One of the advanced feature of greenplum database is that In addition to loading and extracting data in TEXT and CSV formats, the Greenplum Database data loader gpfdist now provides transformation features to load XML data into a table and to write data from the Greenplum Database to XML files. The following diagram shows gpfdist performing an XML transform.

External Tables using XML Transformations

The best practice to load or extract XML data is the following five-part process.

The first three steps compromise most of the development effort. The last two steps are straightforward and repeatable, suitable for production.

Determine the Transformation Schema

Before creating the transform to read the XML data, there is some preparation work. First, determine the goal of the project. Some possibilities are indexing data, analyzing data, combining data, etc.

Then, examine the XML file and note the file structure and element names. Choose the elements to import and decide if any other limits are appropriate.

For example, the following XML file prices.xml is a simple, short file that contains price records.
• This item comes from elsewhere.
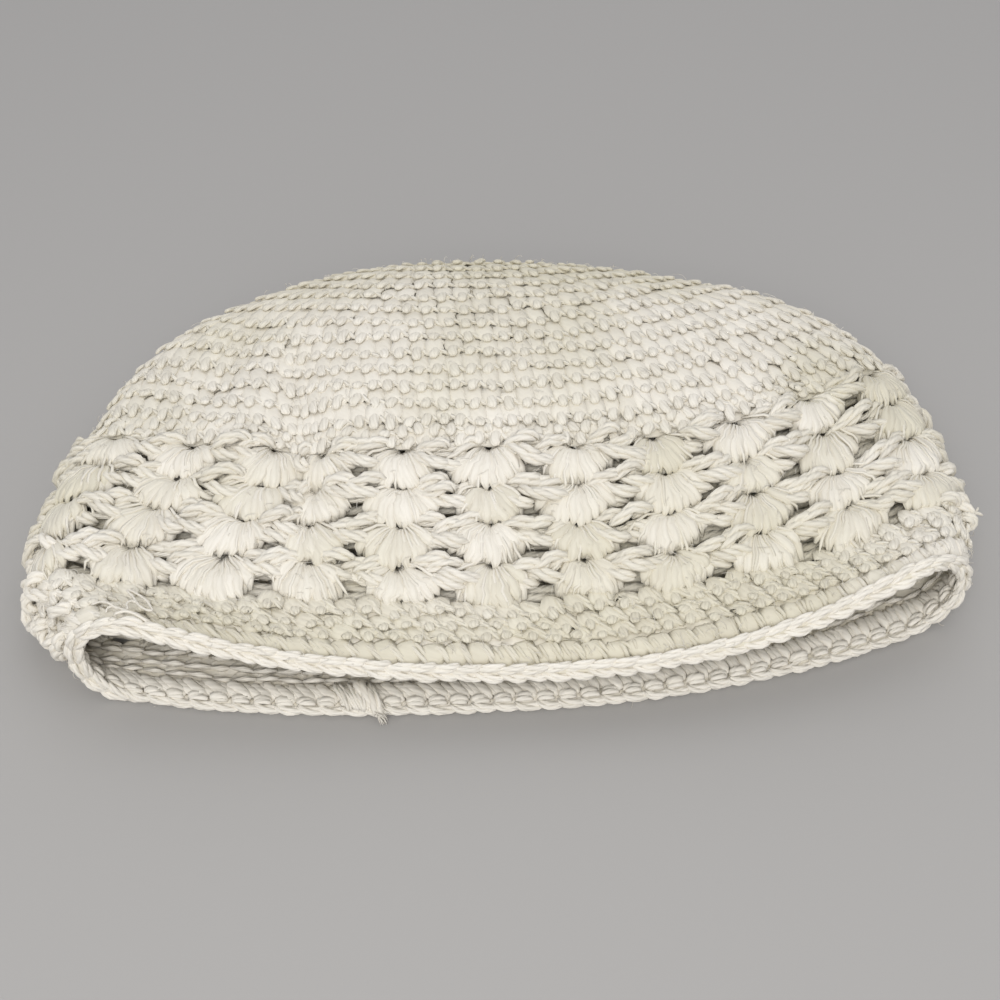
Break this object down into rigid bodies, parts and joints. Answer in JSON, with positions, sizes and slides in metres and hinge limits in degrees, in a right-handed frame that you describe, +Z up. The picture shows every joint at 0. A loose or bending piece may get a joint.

Each price record contains two fields, an item number and a price.

<?xml version="1.0" encoding="ISO-8859-1" ?>

<prices>

<pricerecord>

<itemnumber>708421</itemnumber>

<price>19.99</price>

</pricerecord>

<pricerecord>

<itemnumber>708466</itemnumber>

<price>59.25</price>

</pricerecord>

<pricerecord>

<itemnumber>711121</itemnumber>

<price>24.99</price>

</pricerecord>

</prices>

The goal is import all the data into a Greenplum Database table with an integer itemnumber column and a decimal price column.

Write a Transform

The transform specifies what to extract from the data.You can use any authoring environment and language appropriate for a project. For XML transformations Greenplum suggests choosing an appropriate technology such as XSLT, Joost (STX), Java, Python, or Perl based on the goals and scope of the project.

In the price example, the next step is to transform the XML data into a simple two-column delimited format.

708421|19.99

708466|59.25

711121|24.99

This following STX transform completes the data transformation.

<?xml version="1.0"?>

<stx:transform version="1.0"

xmlns:stx="http://stx.sourceforge.net/2002/ns"

pass-through="none">

<!-- declare variables -->

<stx:variable name="itemnumber"/>

<stx:variable name="price"/>

<!-- match and output prices as columns delimited by | -->

<stx:template match="/prices/pricerecord">

<stx:process-children/>

<stx:value-of select="$itemnumber"/> <stx:text>|</stx:text>

<stx:value-of select="$price"/> <stx:text>

</stx:text>

</stx:template>

<stx:template match="itemnumber">

<stx:assign name="itemnumber" select="."/>

</stx:template>

<stx:template match="price">

<stx:assign name="price" select="."/>

</stx:template>

</stx:transform>

This STX transform declares two temporary variables, itemnumber and price, and the following three rules.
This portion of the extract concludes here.